Scenario: Second process creation fails with "page already mapped"
Diagnosis:
- Processes sharing page table levels
- First process's mappings conflict with second
Fix: Deep copy page table levels
Reference: PAGE_TABLE_FIX.md
Pattern: Heap Allocation Panic
Scenario: Panic during heap allocation
Diagnosis:
- Out of heap memory
- Heap not initialized yet
- Heap corruption
Fix: Increase heap size, defer allocation, or fix corruption
Integration with Other Skills
With kernel-debug-loop
kernel-debug-loop/scripts/quick_debug.py \
--signal "MEMORY TEST COMPLETE" \
--timeout 15
With systematic-debugging
Document complex memory bugs:
# Problem
Page fault at 0x10001082 during sys_write
# Root Cause
User buffer not mapped in process page table
# Solution
Verify user addresses before access
# Evidence
Before: PAGE FAULT
After: Successful syscall
With log-analysis
echo '"PAGE FAULT"' > /tmp/log-query.txt
./scripts/find-in-logs
echo '"Allocated\|Deallocated"' > /tmp/log-query.txt
./scripts/find-in-logs
Best Practices
- Log extensively: Memory operations should be well-logged
- Verify before access: Check addresses are mapped
- Use checkpoints: Narrow down failure location
- Test incrementally: Add small changes, test frequently
- Understand architecture: Know how page tables work
- Reference working code: Look at similar working code
- Document patterns: Save solutions for future reference
Quick Reference
Page Fault Error Codes
0x0: Read from unmapped page (kernel mode)
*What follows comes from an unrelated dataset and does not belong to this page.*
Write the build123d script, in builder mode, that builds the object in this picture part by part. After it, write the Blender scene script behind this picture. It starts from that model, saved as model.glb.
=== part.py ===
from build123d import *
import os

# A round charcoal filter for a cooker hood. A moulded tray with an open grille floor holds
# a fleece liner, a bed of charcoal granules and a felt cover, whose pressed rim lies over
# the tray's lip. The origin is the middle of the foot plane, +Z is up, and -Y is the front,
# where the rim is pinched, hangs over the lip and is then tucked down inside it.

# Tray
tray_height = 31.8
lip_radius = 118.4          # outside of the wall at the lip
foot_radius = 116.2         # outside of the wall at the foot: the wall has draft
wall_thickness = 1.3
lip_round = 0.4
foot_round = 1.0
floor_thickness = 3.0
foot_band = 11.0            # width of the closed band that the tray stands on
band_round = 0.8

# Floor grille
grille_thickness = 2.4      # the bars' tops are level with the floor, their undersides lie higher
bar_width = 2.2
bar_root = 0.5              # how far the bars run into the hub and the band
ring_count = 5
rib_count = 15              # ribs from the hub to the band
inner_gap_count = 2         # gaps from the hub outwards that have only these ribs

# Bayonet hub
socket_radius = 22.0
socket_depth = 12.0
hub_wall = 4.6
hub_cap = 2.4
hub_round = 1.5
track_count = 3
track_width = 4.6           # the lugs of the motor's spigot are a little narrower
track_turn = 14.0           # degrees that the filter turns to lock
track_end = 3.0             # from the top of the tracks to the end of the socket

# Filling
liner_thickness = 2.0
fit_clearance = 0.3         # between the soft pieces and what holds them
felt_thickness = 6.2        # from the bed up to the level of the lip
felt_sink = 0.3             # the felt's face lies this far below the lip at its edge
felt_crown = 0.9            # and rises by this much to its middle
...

0x1: Read from non-present page (kernel mode)
0x2: Write to unmapped page (kernel mode)
0x3: Write to non-present page (kernel mode)
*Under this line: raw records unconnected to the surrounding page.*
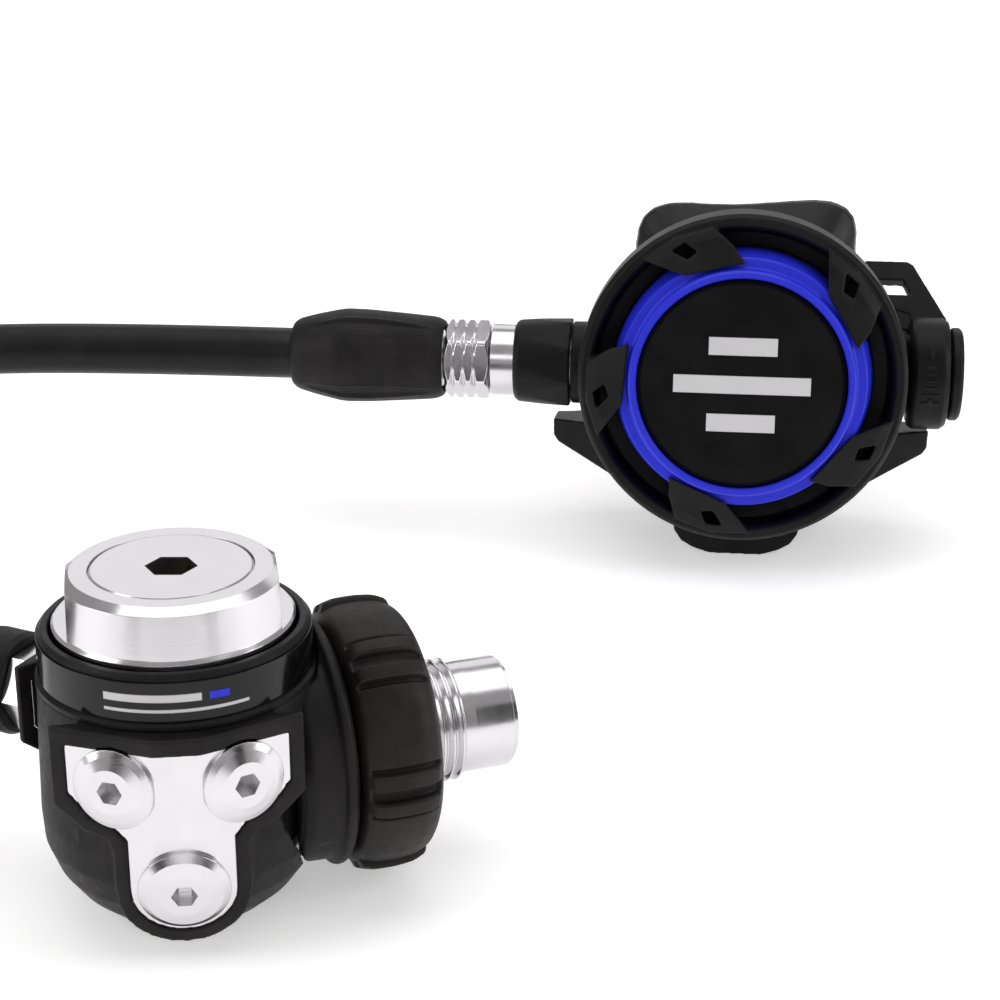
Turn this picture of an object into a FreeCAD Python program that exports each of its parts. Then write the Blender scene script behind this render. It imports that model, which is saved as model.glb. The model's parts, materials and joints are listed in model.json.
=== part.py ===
"""Scuba regulator set: a DIN diaphragm first stage, a low-pressure hose and a second stage.

Millimetres.  The origin is the middle of the first stage's foot, +Z is up, +X is towards the
second stage's knob side and +Y is away from the divers' side of the cover.
"""
import FreeCAD, Part
import math
import os
import Sketcher
from FreeCAD import Placement, Rotation, Vector

doc = FreeCAD.newDocument("regulator_set")
sheet = doc.addObject("Spreadsheet::Sheet", "Dims")

# alias, millimetres or degrees, what it is
DIMENSIONS = [
    ("cap_radius", 20.6, "end cap, radius of its wall"),
    ("cap_top", 64.0, "end cap, height of its top face"),
    ("cap_flats", 36.4, "end cap, across its two wrench flats"),
    ("plug_radius", 14.4, "centre plug of the end cap"),
    ("hex_key", 8.0, "socket of the centre plug, across flats"),
    ("collar_radius", 23.7, "collar around the end cap"),
    ("collar_top", 54.2, "height of the collar's rim"),
    ("core_radius", 22.4, "metal body under the rubber jacket"),
    ("jacket_radius", 24.9, "rubber jacket"),
    ("jacket_top", 44.3, "height of the jacket's rim"),
    ("foot_radius", 8.0, "flat foot of the metal body"),
    ("facet_distance", 26.3, "axis to the face of an LP port"),
    ("panel_front", 27.0, "axis to the middle facet of a port panel"),
    ("lp_height", 34.2, "height of the LP ports"),
    ("hp_height", 14.9, "height of the HP ports"),
    ("lp_head_radius", 7.35, "LP plug head"),
    ("hp_head_radius", 7.95, "HP plug head"),
    ("lp_thread", 4.76, "3/8 inch UNF thread, radius"),
    ("hp_thread", 5.56, "7/16 inch UNF thread, radius"),
    ("din_height", 26.0, "height of the inlet axis"),
    ("din_thread", 11.455, "G5/8 thread, crest radius"),
    ("din_nose", 10.45, "smooth nose of the inlet"),
    ("wheel_radius", 23.9, "handwheel without its ribs"),
    ("wheel_face", 42.6, "body axis to the outer face of the handwheel"),
    ("wheel_width", 15.2, "axial width of the handwheel"),
    ("rib_height", 1.3, "rib over the handwheel"),
    ("hose_radius", 6.35, "low-pressure hose"),
    ("nut_flats", 17.46, "11/16 inch swivel nut, across flats"),
    ("barrel_depth", 26.0, "cover's front plane to the valve axis"),
    ("barrel_rise", -0.4, "valve axis above the middle of the cover"),
    ("ring_radius", 39.0, "cover ring"),
    ("button_radius", 24.4, "purge button"),
    ("valve_radius", 6.2, "valve barrel"),
    ("knob_radius", 13.7, "flow knob"),
]


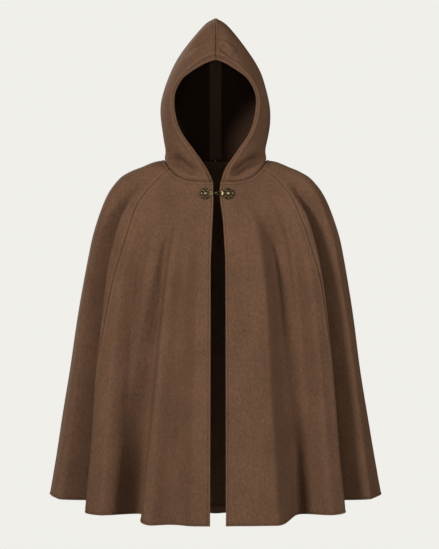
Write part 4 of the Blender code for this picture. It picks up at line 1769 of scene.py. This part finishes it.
@dataclass
class Cape:
    """The whole cape."""

    surface: BodySurface = field(default_factory=BodySurface)
    hood_creases: dict[Side, tuple[Crease, ...]] = field(
        default_factory=lambda: {
            Side.LEFT: (
                Crease(((-0.0960, 0.034), (-0.0700, 0.008), (-0.0400, -0.011)), 0.0105, 0.0170),
                Crease(((-0.0830, 0.008), (-0.0600, -0.010), (-0.0350, -0.019)), 0.0060, -0.0022),
                Crease(((-0.0900, 0.075), (-0.0750, 0.040), (-0.0560, 0.012)), 0.0090, -0.0026),
                Crease(((-0.0640, 0.236), (-0.0400, 0.256), (-0.0160, 0.270)), 0.0080, -0.0050),
                Crease(((-0.0520, 0.268), (-0.0300, 0.284), (-0.0080, 0.292)), 0.0060, 0.0045),
            ),
            Side.RIGHT: (
                Crease(((0.106, 0.034), (0.085, 0.020), (0.064, 0.004), (0.032, -0.013)), 0.0110, 0.0240),
                Crease(((0.0900, 0.006), (0.0640, -0.009), (0.0380, -0.019)), 0.0055, -0.0026),
                Crease(((0.0020, 0.290), (0.0130, 0.2895), (0.0260, 0.287)), 0.0040, 0.0026),
                Crease(((0.0040, 0.285), (0.0220, 0.276), (0.0460, 0.256)), 0.0060, -0.0052),
                Crease(((0.0050, 0.274), (0.0220, 0.262), (0.0480, 0.236)), 0.0060, 0.0056),
            ),
        }
    )

    def panels(self) -> list[ClothPiece]:
        """The five panels of the body.

        Returns:
            The panels, from the left front to the back.
        """
        surface, behind = self.surface, self.surface.back_seam
        left, right = surface.shoulder_seam(Side.LEFT), surface.shoulder_seam(Side.RIGHT)
        left_front, right_front = surface.front_edge(Side.LEFT), surface.front_edge(Side.RIGHT)
        front_cut, side_cut = Cut(0.47, 0.78, 0.224), Cut(0.36, 0.82, 0.233)
        back_cut = Cut(0.80, 0.81, 0.466)
        seam, front = Border.SEAM, Border.FRONT_EDGE
        plans = (
            ("front_left", lambda place: -left(place), left_front, seam, front, front_cut, 78),
            ("front_right", right_front, right, front, seam, front_cut, 76),
            ("side_left", lambda place: -behind(place), lambda place: -left(place), seam, seam,
             side_cut, 84),
            ("side_right", right, behind, seam, seam, side_cut, 84),
            ("back", behind, lambda place: 360.0 - behind(place), seam, seam, back_cut, 160),
        )
        return [
            ClothPiece(name, surface, start, end, (first, last, Border.NECK_BELOW, Border.HEM), cut, columns)
            for name, start, end, first, last, cut, columns in plans
        ]

    def hood(self) -> list[HoodHalf]:
        """The two halves of the hood.

        Returns:
            The left half and the right one.
        """
        borders = (Border.RIM, Border.HOOD_SEAM, Border.NECK_ABOVE, Border.HOOD_SEAM)
        halves = []
        for side in Side:
            name, surface, cut = "hood_" + side.name.lower(), HoodSurface(side), Cut(0.31, 0.38, 0.088)
            edges = (surface.opening, surface.centre_back)
            halves.append(HoodHalf(name, surface, *edges, borders, cut, 44, self.hood_creases[side]))
        return halves

    def build(self, finishes: Finishes) -> None:
        """Makes every piece of the cape.

        Args:
            finishes: Finishes of the cape.
        """
        for piece in (*self.panels(), *self.hood()):
            piece.build(finishes)
        Tapes().build(finishes)
        ClaspHalf(Side.LEFT, -0.0215, 0.0110, 0.0141, self.surface).build(finishes)
        ClaspHalf(Side.RIGHT, 0.0275, 0.0122, 0.0139, self.surface).build(finishes)


@dataclass(frozen=True)
class SoftBox:
    """Large soft lamp aimed at the cape."""

    name: str
    place: tuple[float, float, float]
    size: float
    power: float
    aim: tuple[float, float, float] = (0.0, 0.0, -0.04)
    spread: float = 60.0

    def hang(self) -> None:
        """Adds the lamp to the scene."""
        lamp = bpy.data.lights.new(self.name, "AREA")
        lamp.shape = "SQUARE"
        lamp.size = self.size
        lamp.energy = self.power
        lamp.spread = math.radians(self.spread)
        holder = linked(bpy.data.objects.new(self.name, lamp))
        holder.location = self.place
        holder.visible_camera = False
        away = Vector(self.aim) - Vector(self.place)
        holder.rotation_euler = away.to_track_quat("-Z", "Y").to_euler()


@dataclass
class Studio:
    """Camera, pale surroundings, floor and soft lamps."""

    camera_place: tuple[float, float, float] = (0.0088, -6.0, -0.2255)
    lens: float = 178.8
    paper: Colour = (0.871, 0.863, 0.823)
    ambient_colour: Colour = (1.0, 0.98, 0.95)
    ambient: float = 0.04
    floor_z: float = -1.45
    floor_radius: float = 5.0
    floor_share: float = 0.25
    floor_glow: float = 0.84
    lamps: tuple[SoftBox, ...] = (
        SoftBox("key", (-3.9, -4.5, 2.2), 1.5, 33.0),
        SoftBox("fill", (4.7, -3.7, 1.9), 1.5, 20.0),
        SoftBox("front", (0.0, -6.2, -0.1), 1.2, 2.6),
        SoftBox("back", (-2.6, 4.6, 2.2), 2.0, 36.0, spread=70.0),
        SoftBox("bounce", (0.0, -1.2, -1.42), 2.4, 4.0, (0.0, 0.1, -0.2), 170.0),
    )

    def build(self) -> None:
        """Sets up the whole studio."""
        self.camera()
        self.world()
        self.floor()
        for lamp in self.lamps:
            lamp.hang()
        bpy.context.scene.view_settings.view_transform = "Standard"

    def camera(self) -> None:
        """Long lens level with the middle of the cape."""
        lens = bpy.data.cameras.new("camera")
        lens.lens = self.lens
        lens.sensor_width = 36.0
        lens.clip_end = 50.0
        camera = linked(bpy.data.objects.new("camera", lens))
        camera.location = self.camera_place
        camera.rotation_euler = (math.radians(90.0), 0.0, 0.0)
        bpy.context.scene.camera = camera

    def world(self) -> None:
        """Pale paper all round, which lights the cape less than it shows."""
        world = bpy.data.worlds.new("paper")
        world.use_nodes = True
        bpy.context.scene.world = world
        nodes = world.node_tree.nodes
        seen = filled(nodes["Background"], {"Color": opaque(self.paper)}).outputs[0]
        light = {"Color": opaque(self.ambient_colour), "Strength": self.ambient}
        glow = filled(nodes.new("ShaderNodeBackground"), light).outputs[0]
        camera_ray = nodes.new("ShaderNodeLightPath").outputs["Is Camera Ray"]
        mix = filled(nodes.new("ShaderNodeMixShader"), {0: camera_ray, 1: glow, 2: seen})
        filled(nodes["World Output"], {"Surface": mix.outputs[0]})

    def floor(self) -> None:
        """Round pale floor under the cape, which throws no light on it."""
        mesh = bmesh.new()
        bmesh.ops.create_circle(mesh, cap_ends=True, segments=96, radius=self.floor_radius)
        data = bpy.data.meshes.new("floor")
        mesh.to_mesh(data)
        mesh.free()
        graph = blank_material("pale_floor", 0.9)
        graph.shader(Base_Color=opaque(shade(self.paper, self.floor_share)))
        graph.shader(Emission_Color=opaque(self.paper), Emission_Strength=self.floor_glow)
        data.materials.append(graph.material)
        floor = linked(bpy.data.objects.new("floor", data))
        floor.location.z = self.floor_z
        floor.visible_diffuse = False
        floor.visible_glossy = False


def main() -> None:
    """Builds the studio and the cape."""
    logging.basicConfig(level=logging.INFO, format="%(name)s %(message)s")
    Studio().build()
    Cape().build(Finishes())


if __name__ == "__main__":
    main()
0x4: Read from unmapped page (user mode)
0x6: Write to unmapped page (user mode)
Memory Regions
0x0000_0000_0000_0000 - 0x0000_7FFF_FFFF_FFFF: User space
0xFFFF_8000_0000_0000 - 0xFFFF_FFFF_FFFF_FFFF: Kernel space
0xFFFF_C900_0000_0000: Kernel stacks
Key Files
kernel/src/memory/frame_allocator.rs - Physical memory
kernel/src/memory/process_memory.rs - Process page tables
kernel/src/memory/kernel_page_table.rs - Kernel mappings
kernel/src/memory/kernel_stack.rs - Kernel stack allocator
Summary
Memory debugging requires:
- Understanding memory subsystems (frame allocator, page tables, heap, stacks)
- Systematic diagnosis of page faults and double faults
- Checkpoint logging to isolate failures
- Verification of page table state and mappings
- Reference to past fixes (DIRECT_EXECUTION_FIX, PAGE_TABLE_FIX)
- Integration with fast iteration tools
Memory bugs are complex but systematic debugging always works.